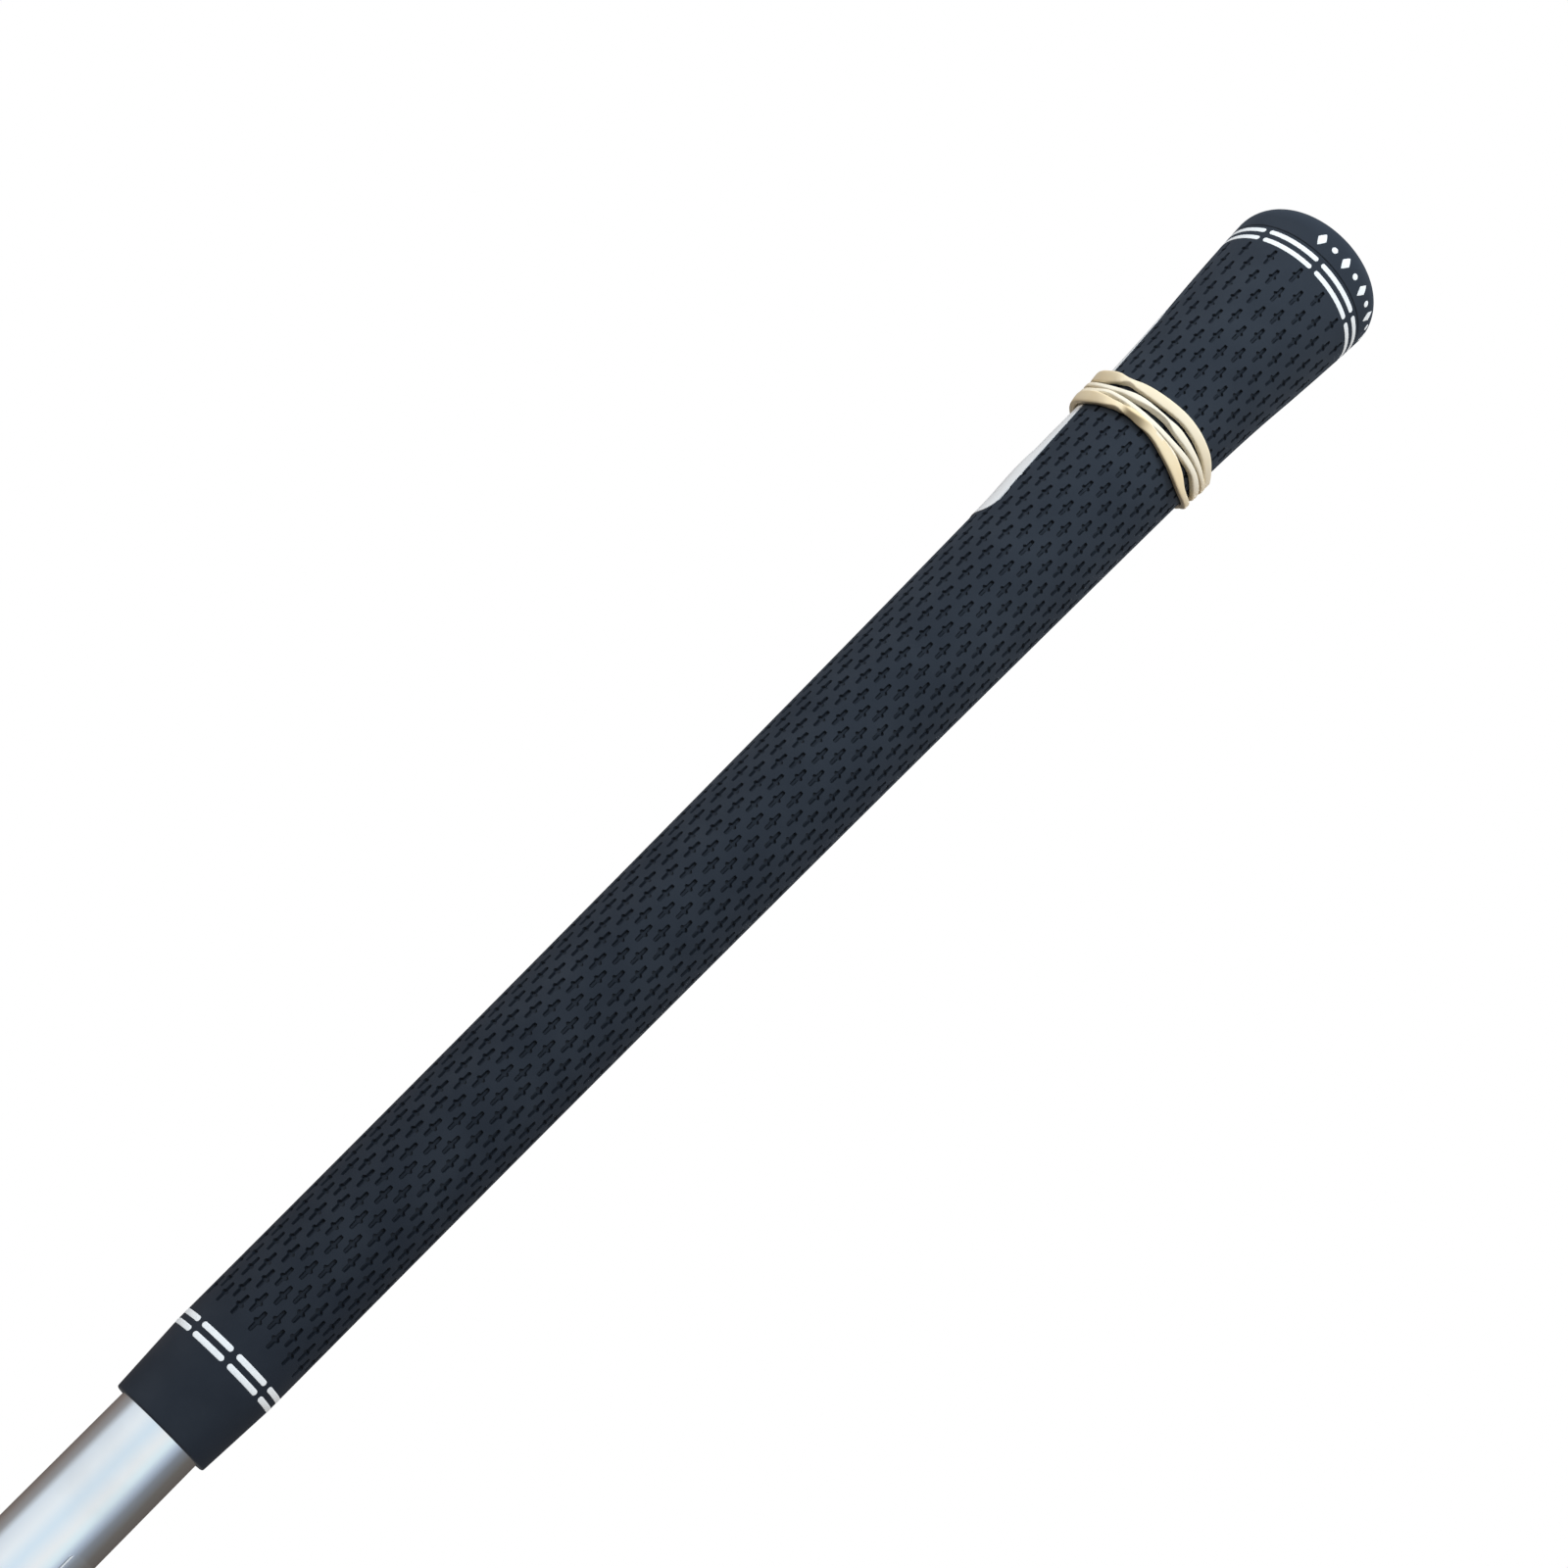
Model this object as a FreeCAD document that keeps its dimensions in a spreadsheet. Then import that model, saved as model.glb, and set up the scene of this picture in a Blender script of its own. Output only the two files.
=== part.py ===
"""Golf grip on a stub of its shaft: a parametric FreeCAD document, in millimetres.

Frame: the origin is on the shaft's axis at its cut lower end. +Z runs along the axis towards the
butt cap. -Y is the face that a player sees with the club at rest in front of them.
Heights named *_height are above the grip's mouth, which is stub_length above the origin.
"""

import FreeCAD
import Part
import math
import os

import Sketcher

SIZES = {
    # shaft: steel tube with one step on the bare stub and one under the grip
    "stub_length": 60.0,          # bare shaft below the grip's mouth
    "tail_length": 27.0,          # from the cut end to the first step
    "tail_radius": 6.95,
    "tail_bore_radius": 6.55,
    "shaft_radius": 7.15,         # between the steps, where the grip's mouth sits
    "shaft_bore_radius": 6.75,
    "butt_radius": 7.37,          # above the upper step, the 0.580 in butt
    "butt_bore_radius": 6.97,
    "step_height": 20.0,
    "step_length": 1.0,
    "shaft_top_height": 261.0,
    # clear film label on the bare shaft
    "film_bottom": 31.0,
    "film_length": 10.0,
    "film_thickness": 0.12,
    "film_gap": 0.02,
    "film_angle": 120.0,
    "film_turn": 300.0,
    # double-sided tape between shaft and sleeve
    "tape_start_height": 3.0,
    "tape_gap": 0.03,
    "tape_thickness": 0.2,
    "tape_seam_angle": 6.0,
    "tape_tuck": 12.0,
    # rubber sleeve
    "mouth_radius": 8.35,
    "lip_height": 12.0,
    "lip_radius": 9.05,
    "waist_height": 220.0,
    "waist_radius": 11.6,
    "flare_height": 240.0,
    "flare_radius": 12.6,
    "parting_height": 258.4,
    "parting_radius": 13.87,
    "body_curve": 12600.0,
    "flare_in_curve": 340.0,
    "flare_out_curve": 560.0,
    "sleeve_gap": 0.05,           # glue film between tape and sleeve
    # butt cap
    "seat_height": 261.4,         # inside face that the shaft's end stops against
    "spigot_height": 255.4,
    "spigot_radius": 11.0,
    "cap_height": 260.8,
    "cap_radius": 13.98,
    "cap_shoulder": 5.6,
    "dome_height": 0.4,
    "dome_curve": 88.0,
    "vent_radius": 1.6,
    # dashed paint rings
    "ring_width": 0.88,
    "ring_depth": 0.2,
    "ring_proud": 0.03,
    "ring_dashes": 8,
    "mouth_ring_height_1": 11.96,
    "mouth_ring_height_2": 13.74,
    "mouth_ring_radius": 9.06,
    "mouth_ring_gap_angle": 5.7,
    "butt_ring_height_1": 255.46,
    "butt_ring_height_2": 257.3,
    "butt_ring_radius_1": 13.7,
    "butt_ring_radius_2": 13.81,
    "butt_ring_taper": 0.025,     # radius gained from a butt ring's middle to its upper edge
    "butt_ring_gap_angle": 3.8,
    # paint-filled marks on the cap's shoulder
    "mark_height": 260.9,
    "mark_half_height": 1.35,
    "mark_half_width": 0.85,
    "mark_dot_radius": 0.55,
    "mark_count": 5,
    "mark_span_angle": 92.0,
    "mark_first_angle": 260.0,
    "mark_skin_top": 263.6,
    "mark_reach": 16.0,           # length of the prisms that cut the marks, from the axis
    "mark_depth": 0.3,
    "mark_proud": 0.03,
    # two latex bands, each a ring round the waist of the grip
    "band_1_height": 221.05,
    "band_2_height": 217.0,
    "band_radius": 12.7,
    "band_thickness": 0.85,
    "band_width": 3.8,
    "band_round": 0.3,
    "band_tilt": 9.3,
    # folded paper slip under the bands
    "slip_bottom_height": 187.0,
    "slip_top_height": 240.0,
    "slip_bottom_radius": 11.05,
    "slip_gap": 0.08,
    "slip_thickness": 0.33,
    "slip_angle": 115.0,
    "slip_turn": 93.0,
    "slip_corner": 2.5,
}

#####

Show the data once more, exactly as it was written.

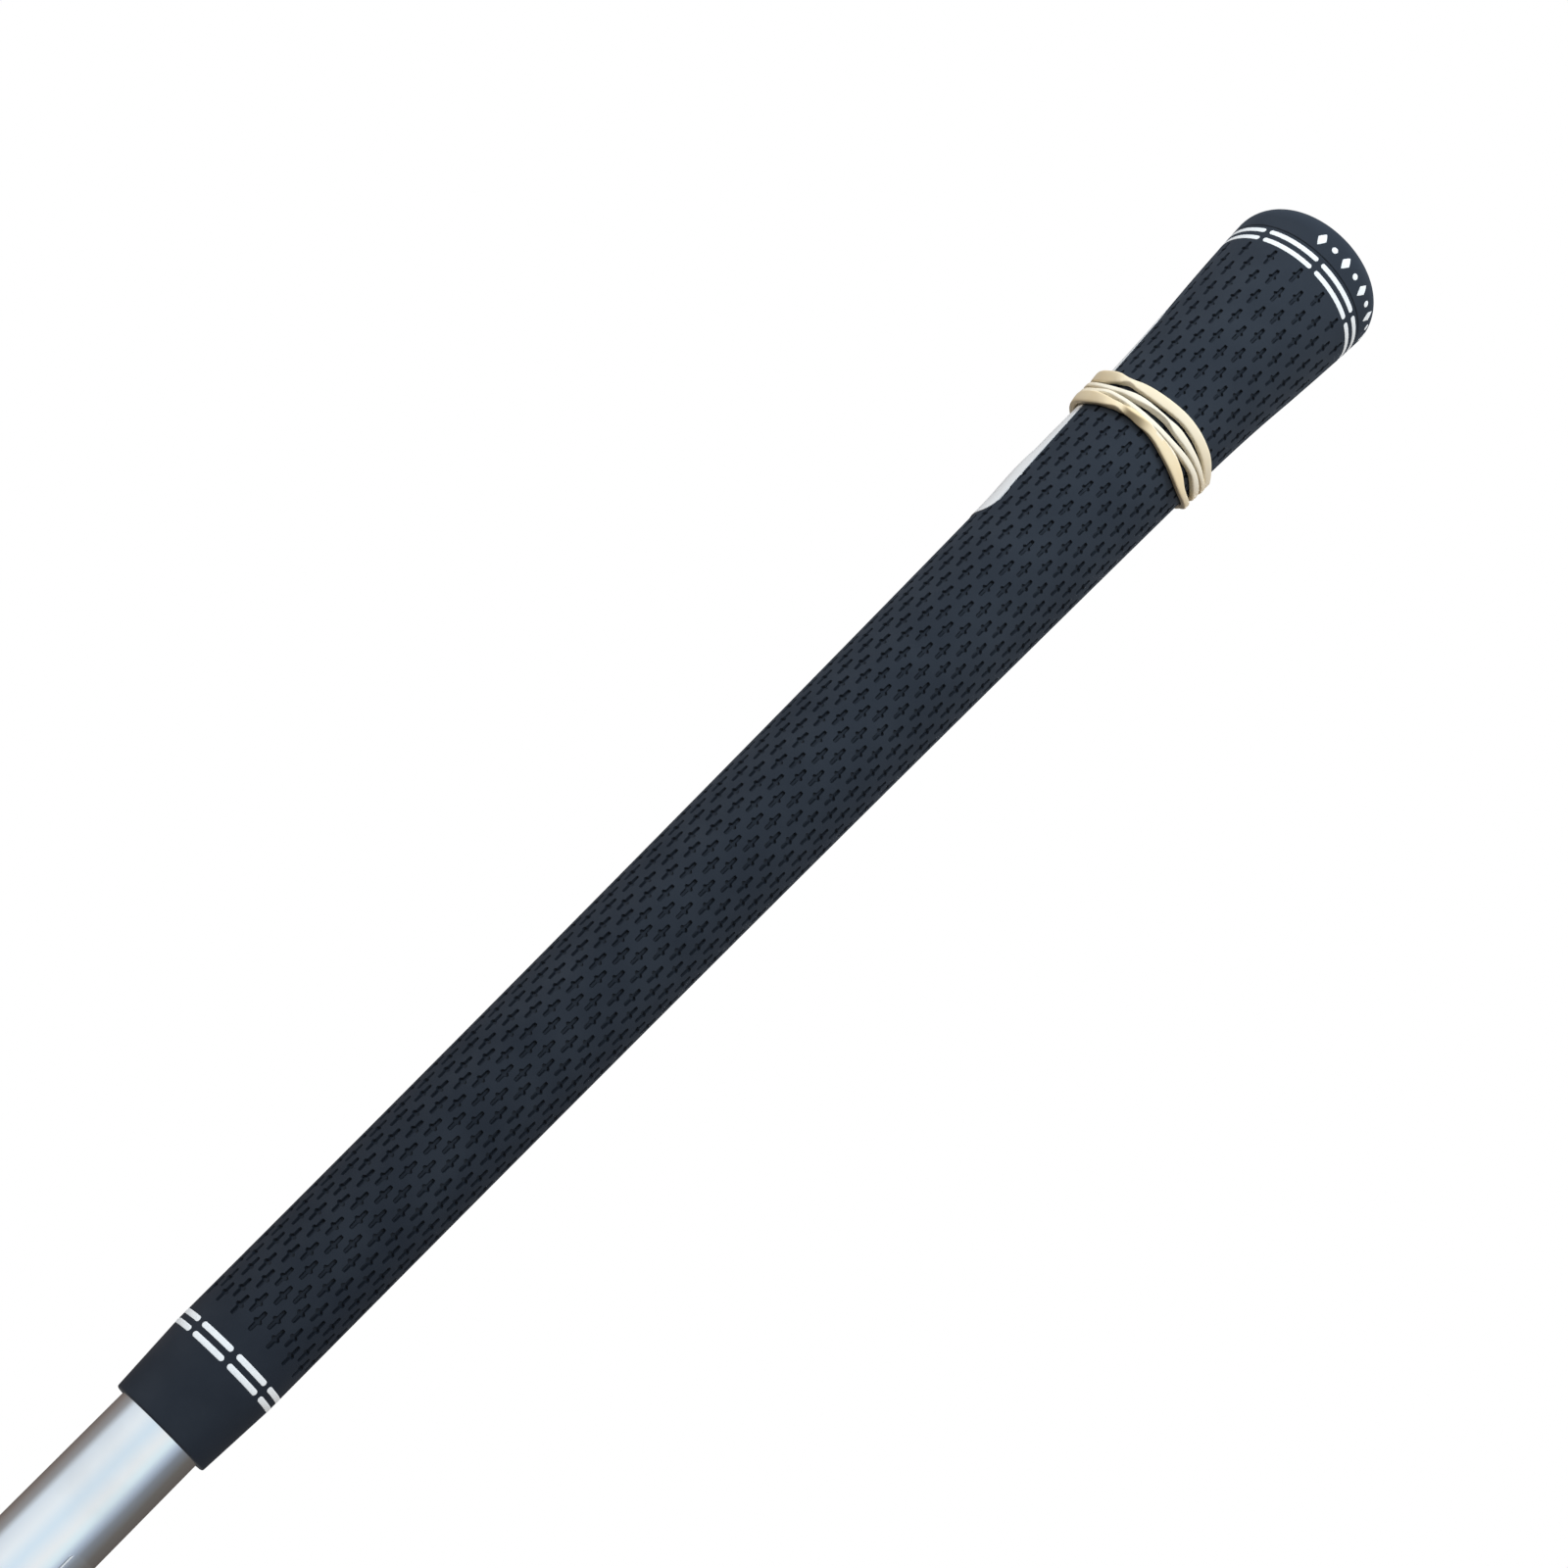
Model this object as a FreeCAD document that keeps its dimensions in a spreadsheet. Then import that model, saved as model.glb, and set up the scene of this picture in a Blender script of its own. Output only the two files.
=== part.py ===
"""Golf grip on a stub of its shaft: a parametric FreeCAD document, in millimetres.

Frame: the origin is on the shaft's axis at its cut lower end. +Z runs along the axis towards the
butt cap. -Y is the face that a player sees with the club at rest in front of them.
Heights named *_height are above the grip's mouth, which is stub_length above the origin.
"""

import FreeCAD
import Part
import math
import os

import Sketcher

SIZES = {
    # shaft: steel tube with one step on the bare stub and one under the grip
    "stub_length": 60.0,          # bare shaft below the grip's mouth
    "tail_length": 27.0,          # from the cut end to the first step
    "tail_radius": 6.95,
    "tail_bore_radius": 6.55,
    "shaft_radius": 7.15,         # between the steps, where the grip's mouth sits
    "shaft_bore_radius": 6.75,
    "butt_radius": 7.37,          # above the upper step, the 0.580 in butt
    "butt_bore_radius": 6.97,
    "step_height": 20.0,
    "step_length": 1.0,
    "shaft_top_height": 261.0,
    # clear film label on the bare shaft
    "film_bottom": 31.0,
    "film_length": 10.0,
    "film_thickness": 0.12,
    "film_gap": 0.02,
    "film_angle": 120.0,
    "film_turn": 300.0,
    # double-sided tape between shaft and sleeve
    "tape_start_height": 3.0,
    "tape_gap": 0.03,
    "tape_thickness": 0.2,
    "tape_seam_angle": 6.0,
    "tape_tuck": 12.0,
    # rubber sleeve
    "mouth_radius": 8.35,
    "lip_height": 12.0,
    "lip_radius": 9.05,
    "waist_height": 220.0,
    "waist_radius": 11.6,
    "flare_height": 240.0,
    "flare_radius": 12.6,
    "parting_height": 258.4,
    "parting_radius": 13.87,
    "body_curve": 12600.0,
    "flare_in_curve": 340.0,
    "flare_out_curve": 560.0,
    "sleeve_gap": 0.05,           # glue film between tape and sleeve
    # butt cap
    "seat_height": 261.4,         # inside face that the shaft's end stops against
    "spigot_height": 255.4,
    "spigot_radius": 11.0,
    "cap_height": 260.8,
    "cap_radius": 13.98,
    "cap_shoulder": 5.6,
    "dome_height": 0.4,
    "dome_curve": 88.0,
    "vent_radius": 1.6,
    # dashed paint rings
    "ring_width": 0.88,
    "ring_depth": 0.2,
    "ring_proud": 0.03,
    "ring_dashes": 8,
    "mouth_ring_height_1": 11.96,
    "mouth_ring_height_2": 13.74,
    "mouth_ring_radius": 9.06,
    "mouth_ring_gap_angle": 5.7,
    "butt_ring_height_1": 255.46,
    "butt_ring_height_2": 257.3,
    "butt_ring_radius_1": 13.7,
    "butt_ring_radius_2": 13.81,
    "butt_ring_taper": 0.025,     # radius gained from a butt ring's middle to its upper edge
    "butt_ring_gap_angle": 3.8,
    # paint-filled marks on the cap's shoulder
    "mark_height": 260.9,
    "mark_half_height": 1.35,
    "mark_half_width": 0.85,
    "mark_dot_radius": 0.55,
    "mark_count": 5,
    "mark_span_angle": 92.0,
    "mark_first_angle": 260.0,
    "mark_skin_top": 263.6,
    "mark_reach": 16.0,           # length of the prisms that cut the marks, from the axis
    "mark_depth": 0.3,
    "mark_proud": 0.03,
    # two latex bands, each a ring round the waist of the grip
    "band_1_height": 221.05,
    "band_2_height": 217.0,
    "band_radius": 12.7,
    "band_thickness": 0.85,
    "band_width": 3.8,
    "band_round": 0.3,
    "band_tilt": 9.3,
    # folded paper slip under the bands
    "slip_bottom_height": 187.0,
    "slip_top_height": 240.0,
    "slip_bottom_radius": 11.05,
    "slip_gap": 0.08,
    "slip_thickness": 0.33,
    "slip_angle": 115.0,
    "slip_turn": 93.0,
    "slip_corner": 2.5,
}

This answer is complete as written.